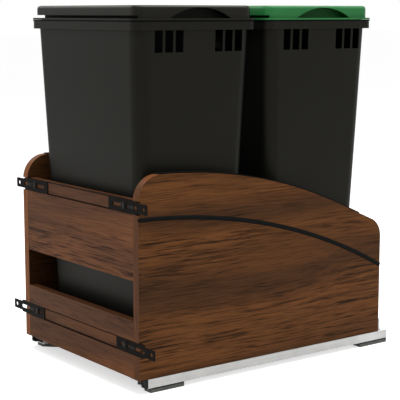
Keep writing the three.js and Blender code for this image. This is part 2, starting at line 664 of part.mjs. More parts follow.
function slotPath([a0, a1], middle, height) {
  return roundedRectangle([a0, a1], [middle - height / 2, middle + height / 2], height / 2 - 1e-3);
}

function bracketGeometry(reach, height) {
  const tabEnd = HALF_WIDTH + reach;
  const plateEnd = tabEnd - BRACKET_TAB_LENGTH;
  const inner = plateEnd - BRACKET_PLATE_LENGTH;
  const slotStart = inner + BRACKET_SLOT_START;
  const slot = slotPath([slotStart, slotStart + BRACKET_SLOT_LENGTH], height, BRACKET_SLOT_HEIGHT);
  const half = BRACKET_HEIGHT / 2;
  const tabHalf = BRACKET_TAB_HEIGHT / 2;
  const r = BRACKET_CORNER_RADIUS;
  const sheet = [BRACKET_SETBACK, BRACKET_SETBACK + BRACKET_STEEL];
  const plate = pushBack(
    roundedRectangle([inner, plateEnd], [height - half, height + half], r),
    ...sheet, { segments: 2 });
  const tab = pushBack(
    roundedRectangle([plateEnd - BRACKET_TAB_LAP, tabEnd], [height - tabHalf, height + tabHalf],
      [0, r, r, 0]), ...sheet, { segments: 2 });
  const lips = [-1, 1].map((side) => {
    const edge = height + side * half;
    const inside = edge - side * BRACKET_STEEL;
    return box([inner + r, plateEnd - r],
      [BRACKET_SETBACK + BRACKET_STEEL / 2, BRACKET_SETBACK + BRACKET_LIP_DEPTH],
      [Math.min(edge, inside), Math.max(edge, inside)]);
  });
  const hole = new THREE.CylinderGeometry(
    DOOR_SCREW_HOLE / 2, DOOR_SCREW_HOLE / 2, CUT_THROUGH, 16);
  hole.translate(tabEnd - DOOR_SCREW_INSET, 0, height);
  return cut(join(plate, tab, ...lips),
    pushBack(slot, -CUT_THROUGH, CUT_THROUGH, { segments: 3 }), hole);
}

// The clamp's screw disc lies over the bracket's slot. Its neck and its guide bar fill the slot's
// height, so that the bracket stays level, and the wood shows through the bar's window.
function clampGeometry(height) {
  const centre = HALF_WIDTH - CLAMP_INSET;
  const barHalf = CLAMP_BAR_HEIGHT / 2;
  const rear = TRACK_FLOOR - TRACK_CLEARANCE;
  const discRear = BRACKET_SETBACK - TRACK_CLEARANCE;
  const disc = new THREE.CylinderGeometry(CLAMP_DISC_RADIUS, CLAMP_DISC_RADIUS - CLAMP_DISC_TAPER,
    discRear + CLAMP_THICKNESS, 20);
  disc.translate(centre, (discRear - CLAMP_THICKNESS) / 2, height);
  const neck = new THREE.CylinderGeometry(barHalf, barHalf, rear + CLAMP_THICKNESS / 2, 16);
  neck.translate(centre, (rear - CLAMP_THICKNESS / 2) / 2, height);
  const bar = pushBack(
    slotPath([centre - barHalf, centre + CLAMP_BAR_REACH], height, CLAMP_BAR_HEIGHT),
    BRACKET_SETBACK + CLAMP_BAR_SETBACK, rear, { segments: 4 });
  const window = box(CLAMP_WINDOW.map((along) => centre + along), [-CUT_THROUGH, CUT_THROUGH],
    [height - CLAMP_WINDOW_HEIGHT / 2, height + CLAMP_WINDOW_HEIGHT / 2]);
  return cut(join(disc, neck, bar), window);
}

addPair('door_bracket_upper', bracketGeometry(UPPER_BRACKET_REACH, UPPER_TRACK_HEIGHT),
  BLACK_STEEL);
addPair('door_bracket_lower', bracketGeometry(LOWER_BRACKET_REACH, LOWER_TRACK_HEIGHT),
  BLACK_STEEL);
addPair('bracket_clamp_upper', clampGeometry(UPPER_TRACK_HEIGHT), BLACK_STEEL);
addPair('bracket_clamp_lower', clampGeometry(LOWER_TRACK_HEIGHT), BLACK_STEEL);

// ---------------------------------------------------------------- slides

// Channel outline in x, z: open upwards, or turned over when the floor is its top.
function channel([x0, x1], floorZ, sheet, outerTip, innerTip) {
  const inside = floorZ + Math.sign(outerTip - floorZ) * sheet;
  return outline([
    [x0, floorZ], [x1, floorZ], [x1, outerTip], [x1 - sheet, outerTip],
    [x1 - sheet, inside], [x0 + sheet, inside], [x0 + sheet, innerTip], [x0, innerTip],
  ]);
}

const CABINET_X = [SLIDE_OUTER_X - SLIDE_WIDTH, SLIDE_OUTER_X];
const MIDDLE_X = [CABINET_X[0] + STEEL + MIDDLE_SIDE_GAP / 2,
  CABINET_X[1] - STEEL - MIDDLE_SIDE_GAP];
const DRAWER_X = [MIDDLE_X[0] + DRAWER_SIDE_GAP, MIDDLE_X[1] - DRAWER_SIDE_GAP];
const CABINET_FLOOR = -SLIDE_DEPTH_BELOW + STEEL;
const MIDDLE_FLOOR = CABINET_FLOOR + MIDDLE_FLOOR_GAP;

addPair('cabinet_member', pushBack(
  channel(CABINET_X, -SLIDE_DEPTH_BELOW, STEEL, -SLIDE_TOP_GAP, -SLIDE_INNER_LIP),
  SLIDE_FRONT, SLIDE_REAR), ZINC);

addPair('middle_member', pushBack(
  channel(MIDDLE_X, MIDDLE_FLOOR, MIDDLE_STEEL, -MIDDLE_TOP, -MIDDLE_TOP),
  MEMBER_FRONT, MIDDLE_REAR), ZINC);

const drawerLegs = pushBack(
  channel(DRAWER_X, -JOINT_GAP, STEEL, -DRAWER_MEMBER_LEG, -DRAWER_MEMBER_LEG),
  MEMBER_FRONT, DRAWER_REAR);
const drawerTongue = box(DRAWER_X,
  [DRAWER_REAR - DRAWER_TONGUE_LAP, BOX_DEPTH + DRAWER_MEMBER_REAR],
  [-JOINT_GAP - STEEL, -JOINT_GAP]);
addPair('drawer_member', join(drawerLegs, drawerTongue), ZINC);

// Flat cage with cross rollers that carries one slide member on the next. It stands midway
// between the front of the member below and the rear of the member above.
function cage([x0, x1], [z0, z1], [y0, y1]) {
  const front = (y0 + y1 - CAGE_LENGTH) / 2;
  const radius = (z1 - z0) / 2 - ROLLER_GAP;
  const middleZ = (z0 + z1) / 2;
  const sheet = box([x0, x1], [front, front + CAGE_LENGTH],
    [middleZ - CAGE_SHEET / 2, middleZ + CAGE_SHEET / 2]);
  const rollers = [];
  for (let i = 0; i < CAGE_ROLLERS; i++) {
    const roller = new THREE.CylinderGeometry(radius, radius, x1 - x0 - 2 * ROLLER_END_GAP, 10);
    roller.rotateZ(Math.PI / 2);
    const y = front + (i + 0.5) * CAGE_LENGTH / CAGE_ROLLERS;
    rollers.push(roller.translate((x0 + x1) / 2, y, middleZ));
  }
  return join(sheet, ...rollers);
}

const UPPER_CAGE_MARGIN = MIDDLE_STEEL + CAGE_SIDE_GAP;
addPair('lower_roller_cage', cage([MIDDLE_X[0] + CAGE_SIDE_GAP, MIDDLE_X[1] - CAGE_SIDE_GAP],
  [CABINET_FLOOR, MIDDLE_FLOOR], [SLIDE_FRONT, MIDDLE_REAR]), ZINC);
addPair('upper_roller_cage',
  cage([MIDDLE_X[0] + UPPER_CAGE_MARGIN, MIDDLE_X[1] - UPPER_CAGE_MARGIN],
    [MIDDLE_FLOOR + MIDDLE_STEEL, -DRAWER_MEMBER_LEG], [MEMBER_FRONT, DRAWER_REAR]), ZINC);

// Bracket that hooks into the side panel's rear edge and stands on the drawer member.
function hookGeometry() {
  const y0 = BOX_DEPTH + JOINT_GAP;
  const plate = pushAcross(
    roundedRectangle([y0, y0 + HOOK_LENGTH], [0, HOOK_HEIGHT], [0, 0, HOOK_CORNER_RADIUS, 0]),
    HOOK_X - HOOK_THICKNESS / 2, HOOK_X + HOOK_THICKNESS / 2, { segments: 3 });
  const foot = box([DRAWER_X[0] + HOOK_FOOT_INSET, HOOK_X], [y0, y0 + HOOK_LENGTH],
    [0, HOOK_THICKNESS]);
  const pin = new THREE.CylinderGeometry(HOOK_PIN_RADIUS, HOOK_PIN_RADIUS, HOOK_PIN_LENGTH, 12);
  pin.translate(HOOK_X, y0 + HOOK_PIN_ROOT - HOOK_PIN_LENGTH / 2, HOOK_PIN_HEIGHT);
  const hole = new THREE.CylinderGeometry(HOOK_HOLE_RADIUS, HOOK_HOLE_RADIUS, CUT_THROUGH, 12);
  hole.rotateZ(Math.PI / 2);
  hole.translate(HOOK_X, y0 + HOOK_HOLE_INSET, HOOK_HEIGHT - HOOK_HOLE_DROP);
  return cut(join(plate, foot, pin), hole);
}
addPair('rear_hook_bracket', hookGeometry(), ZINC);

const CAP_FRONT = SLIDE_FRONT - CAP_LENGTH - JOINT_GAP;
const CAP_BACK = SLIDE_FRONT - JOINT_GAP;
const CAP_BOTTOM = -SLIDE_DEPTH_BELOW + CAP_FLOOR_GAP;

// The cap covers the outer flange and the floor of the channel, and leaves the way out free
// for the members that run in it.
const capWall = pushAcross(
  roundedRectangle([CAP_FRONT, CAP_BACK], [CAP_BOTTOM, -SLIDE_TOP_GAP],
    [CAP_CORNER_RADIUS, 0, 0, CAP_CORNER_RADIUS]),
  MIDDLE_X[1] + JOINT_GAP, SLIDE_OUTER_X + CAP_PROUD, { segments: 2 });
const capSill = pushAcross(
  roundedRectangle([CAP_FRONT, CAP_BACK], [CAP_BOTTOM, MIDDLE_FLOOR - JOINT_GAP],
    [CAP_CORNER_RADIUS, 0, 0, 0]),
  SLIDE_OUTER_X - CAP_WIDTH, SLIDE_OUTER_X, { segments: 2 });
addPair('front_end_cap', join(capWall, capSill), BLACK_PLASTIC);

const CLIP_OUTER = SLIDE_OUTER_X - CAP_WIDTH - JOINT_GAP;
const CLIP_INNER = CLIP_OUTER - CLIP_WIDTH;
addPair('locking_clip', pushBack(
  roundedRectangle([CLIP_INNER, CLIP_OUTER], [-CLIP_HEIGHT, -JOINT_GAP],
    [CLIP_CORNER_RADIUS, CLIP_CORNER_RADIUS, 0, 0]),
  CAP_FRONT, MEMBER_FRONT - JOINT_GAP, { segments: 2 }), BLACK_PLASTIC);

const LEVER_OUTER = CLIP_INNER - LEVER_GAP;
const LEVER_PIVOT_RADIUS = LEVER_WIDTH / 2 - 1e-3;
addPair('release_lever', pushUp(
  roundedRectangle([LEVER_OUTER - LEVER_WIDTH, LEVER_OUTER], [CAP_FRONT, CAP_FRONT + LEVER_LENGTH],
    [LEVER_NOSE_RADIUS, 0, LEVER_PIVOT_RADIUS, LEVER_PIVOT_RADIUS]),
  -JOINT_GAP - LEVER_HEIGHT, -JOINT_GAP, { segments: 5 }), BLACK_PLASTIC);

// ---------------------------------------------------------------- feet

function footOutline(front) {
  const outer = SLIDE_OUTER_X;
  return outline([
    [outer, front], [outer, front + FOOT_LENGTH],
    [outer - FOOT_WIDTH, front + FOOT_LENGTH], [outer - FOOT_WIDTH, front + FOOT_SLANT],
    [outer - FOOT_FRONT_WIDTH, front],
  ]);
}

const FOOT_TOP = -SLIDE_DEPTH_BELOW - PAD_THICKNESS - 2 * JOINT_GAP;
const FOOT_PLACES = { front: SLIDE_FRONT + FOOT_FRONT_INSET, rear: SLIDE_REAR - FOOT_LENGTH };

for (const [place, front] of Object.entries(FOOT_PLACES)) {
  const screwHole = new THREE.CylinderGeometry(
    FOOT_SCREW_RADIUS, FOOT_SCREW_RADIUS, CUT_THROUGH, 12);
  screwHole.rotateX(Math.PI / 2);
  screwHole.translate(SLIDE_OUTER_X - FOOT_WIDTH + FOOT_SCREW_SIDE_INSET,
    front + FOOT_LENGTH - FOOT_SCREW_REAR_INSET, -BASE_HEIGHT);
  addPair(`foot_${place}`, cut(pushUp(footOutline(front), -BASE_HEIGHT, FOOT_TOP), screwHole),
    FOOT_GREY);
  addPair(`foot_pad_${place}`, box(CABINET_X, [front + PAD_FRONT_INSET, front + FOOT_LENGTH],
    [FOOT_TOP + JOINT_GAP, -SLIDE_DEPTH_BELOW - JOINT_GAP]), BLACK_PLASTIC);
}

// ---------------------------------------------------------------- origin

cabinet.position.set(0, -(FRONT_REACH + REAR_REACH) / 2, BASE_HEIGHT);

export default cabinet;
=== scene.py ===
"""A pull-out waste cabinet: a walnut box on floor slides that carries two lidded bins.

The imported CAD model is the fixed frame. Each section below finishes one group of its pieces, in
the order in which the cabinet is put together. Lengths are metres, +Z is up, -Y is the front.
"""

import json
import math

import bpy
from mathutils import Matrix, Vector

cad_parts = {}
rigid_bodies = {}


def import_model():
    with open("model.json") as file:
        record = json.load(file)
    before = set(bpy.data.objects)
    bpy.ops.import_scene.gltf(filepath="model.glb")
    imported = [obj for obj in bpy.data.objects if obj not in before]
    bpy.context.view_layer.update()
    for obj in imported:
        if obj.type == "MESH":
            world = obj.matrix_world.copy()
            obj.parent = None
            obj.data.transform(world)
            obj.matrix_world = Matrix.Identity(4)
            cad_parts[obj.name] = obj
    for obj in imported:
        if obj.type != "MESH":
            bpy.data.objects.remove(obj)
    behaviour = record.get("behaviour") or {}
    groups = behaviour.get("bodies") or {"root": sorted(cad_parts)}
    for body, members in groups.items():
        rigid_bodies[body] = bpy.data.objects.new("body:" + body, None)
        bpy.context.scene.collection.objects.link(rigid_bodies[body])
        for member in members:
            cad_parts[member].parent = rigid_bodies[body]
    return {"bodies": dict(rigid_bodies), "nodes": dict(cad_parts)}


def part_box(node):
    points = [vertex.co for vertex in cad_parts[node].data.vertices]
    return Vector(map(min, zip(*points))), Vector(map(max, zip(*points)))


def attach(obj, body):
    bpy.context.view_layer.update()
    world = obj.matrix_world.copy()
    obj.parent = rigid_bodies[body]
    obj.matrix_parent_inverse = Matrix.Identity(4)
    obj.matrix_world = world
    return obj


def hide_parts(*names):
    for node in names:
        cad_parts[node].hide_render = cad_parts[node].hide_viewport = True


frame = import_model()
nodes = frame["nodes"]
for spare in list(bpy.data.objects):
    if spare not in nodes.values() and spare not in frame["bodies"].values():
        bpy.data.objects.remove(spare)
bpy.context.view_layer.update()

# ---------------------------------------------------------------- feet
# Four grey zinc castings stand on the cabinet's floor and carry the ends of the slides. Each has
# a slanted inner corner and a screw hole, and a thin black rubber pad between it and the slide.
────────
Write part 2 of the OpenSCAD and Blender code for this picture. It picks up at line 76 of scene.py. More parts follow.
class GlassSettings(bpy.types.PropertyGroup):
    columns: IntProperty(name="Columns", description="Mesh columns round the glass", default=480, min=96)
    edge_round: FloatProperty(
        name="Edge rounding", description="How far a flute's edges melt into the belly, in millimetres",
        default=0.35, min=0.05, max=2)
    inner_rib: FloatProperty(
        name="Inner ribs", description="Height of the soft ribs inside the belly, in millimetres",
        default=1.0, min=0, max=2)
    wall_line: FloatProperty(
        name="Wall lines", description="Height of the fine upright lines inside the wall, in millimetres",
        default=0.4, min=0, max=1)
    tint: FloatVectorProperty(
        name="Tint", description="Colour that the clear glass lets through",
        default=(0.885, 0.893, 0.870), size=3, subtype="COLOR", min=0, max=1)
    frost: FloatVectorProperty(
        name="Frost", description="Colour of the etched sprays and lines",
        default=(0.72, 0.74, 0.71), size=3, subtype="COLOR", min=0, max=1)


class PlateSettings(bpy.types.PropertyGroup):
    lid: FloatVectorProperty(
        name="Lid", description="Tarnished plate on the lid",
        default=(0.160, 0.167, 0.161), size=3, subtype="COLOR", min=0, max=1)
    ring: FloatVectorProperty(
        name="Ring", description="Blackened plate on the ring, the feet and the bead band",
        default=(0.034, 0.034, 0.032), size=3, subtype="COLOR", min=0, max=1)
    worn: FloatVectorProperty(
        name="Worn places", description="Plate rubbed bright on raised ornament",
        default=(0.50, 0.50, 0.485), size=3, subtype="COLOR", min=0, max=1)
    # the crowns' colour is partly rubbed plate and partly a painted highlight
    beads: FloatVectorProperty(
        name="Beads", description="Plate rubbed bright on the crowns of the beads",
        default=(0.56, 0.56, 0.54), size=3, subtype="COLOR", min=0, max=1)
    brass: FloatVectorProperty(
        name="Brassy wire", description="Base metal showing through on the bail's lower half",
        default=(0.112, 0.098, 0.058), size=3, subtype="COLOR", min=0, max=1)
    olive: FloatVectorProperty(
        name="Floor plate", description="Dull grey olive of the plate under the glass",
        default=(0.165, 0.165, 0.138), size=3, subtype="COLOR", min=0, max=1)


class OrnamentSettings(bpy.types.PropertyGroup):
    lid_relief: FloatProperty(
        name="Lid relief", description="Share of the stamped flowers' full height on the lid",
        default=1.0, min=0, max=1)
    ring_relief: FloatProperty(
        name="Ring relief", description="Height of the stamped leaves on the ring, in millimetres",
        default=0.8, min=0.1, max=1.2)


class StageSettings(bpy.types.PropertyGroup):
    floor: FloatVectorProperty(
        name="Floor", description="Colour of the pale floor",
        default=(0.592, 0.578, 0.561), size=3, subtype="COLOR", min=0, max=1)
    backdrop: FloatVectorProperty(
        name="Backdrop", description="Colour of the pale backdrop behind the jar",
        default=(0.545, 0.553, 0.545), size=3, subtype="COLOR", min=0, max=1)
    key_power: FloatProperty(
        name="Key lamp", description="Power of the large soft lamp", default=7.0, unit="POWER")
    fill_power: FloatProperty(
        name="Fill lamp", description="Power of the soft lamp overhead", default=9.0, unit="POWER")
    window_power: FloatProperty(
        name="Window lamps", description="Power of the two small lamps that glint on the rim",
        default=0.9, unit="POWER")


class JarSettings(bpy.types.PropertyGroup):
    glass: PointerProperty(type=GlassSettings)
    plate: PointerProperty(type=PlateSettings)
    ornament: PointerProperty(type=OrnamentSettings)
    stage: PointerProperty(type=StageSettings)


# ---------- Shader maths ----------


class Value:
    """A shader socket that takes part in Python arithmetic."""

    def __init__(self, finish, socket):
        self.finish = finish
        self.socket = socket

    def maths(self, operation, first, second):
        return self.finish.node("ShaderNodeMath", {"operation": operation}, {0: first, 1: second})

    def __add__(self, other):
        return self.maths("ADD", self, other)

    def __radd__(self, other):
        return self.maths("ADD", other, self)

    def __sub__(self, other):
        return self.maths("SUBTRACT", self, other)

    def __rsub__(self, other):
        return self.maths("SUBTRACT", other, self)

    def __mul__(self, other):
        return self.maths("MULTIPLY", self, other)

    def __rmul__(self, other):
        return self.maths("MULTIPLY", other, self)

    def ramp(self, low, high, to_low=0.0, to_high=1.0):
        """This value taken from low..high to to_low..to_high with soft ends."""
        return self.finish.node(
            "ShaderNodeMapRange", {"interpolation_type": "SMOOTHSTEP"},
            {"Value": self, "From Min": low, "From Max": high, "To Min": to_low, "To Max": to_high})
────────
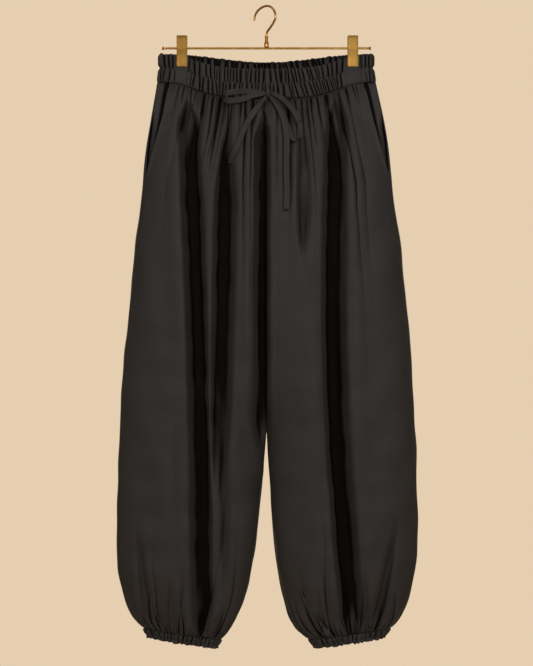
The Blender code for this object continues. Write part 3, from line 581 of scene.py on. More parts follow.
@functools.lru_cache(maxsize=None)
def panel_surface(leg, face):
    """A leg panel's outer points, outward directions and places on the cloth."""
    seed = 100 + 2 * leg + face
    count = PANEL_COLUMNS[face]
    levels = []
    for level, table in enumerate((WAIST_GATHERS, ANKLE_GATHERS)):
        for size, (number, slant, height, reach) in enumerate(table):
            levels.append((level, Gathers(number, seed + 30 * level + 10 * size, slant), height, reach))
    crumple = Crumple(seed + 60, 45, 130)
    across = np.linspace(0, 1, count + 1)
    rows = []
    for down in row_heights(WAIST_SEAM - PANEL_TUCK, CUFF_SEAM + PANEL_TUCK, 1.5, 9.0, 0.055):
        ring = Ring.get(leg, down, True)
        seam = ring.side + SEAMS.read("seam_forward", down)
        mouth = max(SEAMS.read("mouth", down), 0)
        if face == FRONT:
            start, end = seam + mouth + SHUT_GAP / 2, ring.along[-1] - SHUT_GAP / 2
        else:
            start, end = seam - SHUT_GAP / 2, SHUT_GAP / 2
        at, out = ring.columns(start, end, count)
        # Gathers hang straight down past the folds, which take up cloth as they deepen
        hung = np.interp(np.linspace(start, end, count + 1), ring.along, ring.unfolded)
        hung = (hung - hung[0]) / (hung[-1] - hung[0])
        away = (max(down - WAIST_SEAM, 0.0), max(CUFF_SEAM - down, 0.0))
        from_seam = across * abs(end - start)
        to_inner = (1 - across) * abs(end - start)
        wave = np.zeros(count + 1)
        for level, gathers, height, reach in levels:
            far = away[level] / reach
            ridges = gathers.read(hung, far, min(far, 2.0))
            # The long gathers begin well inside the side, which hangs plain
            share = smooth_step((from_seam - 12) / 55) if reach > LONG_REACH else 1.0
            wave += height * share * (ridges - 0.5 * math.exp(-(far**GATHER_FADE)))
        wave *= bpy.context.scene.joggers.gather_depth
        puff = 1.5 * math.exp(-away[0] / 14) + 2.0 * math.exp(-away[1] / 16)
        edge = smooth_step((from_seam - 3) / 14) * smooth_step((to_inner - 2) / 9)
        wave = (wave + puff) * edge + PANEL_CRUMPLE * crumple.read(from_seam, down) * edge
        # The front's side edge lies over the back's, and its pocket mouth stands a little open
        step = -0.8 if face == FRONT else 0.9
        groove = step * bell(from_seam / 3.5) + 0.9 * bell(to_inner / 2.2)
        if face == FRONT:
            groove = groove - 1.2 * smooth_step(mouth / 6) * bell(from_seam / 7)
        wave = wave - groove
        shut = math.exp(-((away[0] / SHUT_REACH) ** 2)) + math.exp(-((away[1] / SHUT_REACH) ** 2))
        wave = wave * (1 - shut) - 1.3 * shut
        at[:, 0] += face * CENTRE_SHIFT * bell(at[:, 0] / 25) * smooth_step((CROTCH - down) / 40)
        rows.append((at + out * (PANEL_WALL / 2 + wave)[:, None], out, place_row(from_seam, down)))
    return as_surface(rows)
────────
# Stated task
Only the lines from the one containing "const screwHole = new" through the one containing "before = set(bpy.data.objects)" are to be retyped, both boundary lines included, with no other material.

# Result of the exercise
  const screwHole = new THREE.CylinderGeometry(
    FOOT_SCREW_RADIUS, FOOT_SCREW_RADIUS, CUT_THROUGH, 12);
  screwHole.rotateX(Math.PI / 2);
  screwHole.translate(SLIDE_OUTER_X - FOOT_WIDTH + FOOT_SCREW_SIDE_INSET,
    front + FOOT_LENGTH - FOOT_SCREW_REAR_INSET, -BASE_HEIGHT);
  addPair(`foot_${place}`, cut(pushUp(footOutline(front), -BASE_HEIGHT, FOOT_TOP), screwHole),
    FOOT_GREY);
  addPair(`foot_pad_${place}`, box(CABINET_X, [front + PAD_FRONT_INSET, front + FOOT_LENGTH],
    [FOOT_TOP + JOINT_GAP, -SLIDE_DEPTH_BELOW - JOINT_GAP]), BLACK_PLASTIC);
}

// ---------------------------------------------------------------- origin

cabinet.position.set(0, -(FRONT_REACH + REAR_REACH) / 2, BASE_HEIGHT);

export default cabinet;
=== scene.py ===
"""A pull-out waste cabinet: a walnut box on floor slides that carries two lidded bins.

The imported CAD model is the fixed frame. Each section below finishes one group of its pieces, in
the order in which the cabinet is put together. Lengths are metres, +Z is up, -Y is the front.
"""

import json
import math

import bpy
from mathutils import Matrix, Vector

cad_parts = {}
rigid_bodies = {}


def import_model():
    with open("model.json") as file:
        record = json.load(file)
    before = set(bpy.data.objects)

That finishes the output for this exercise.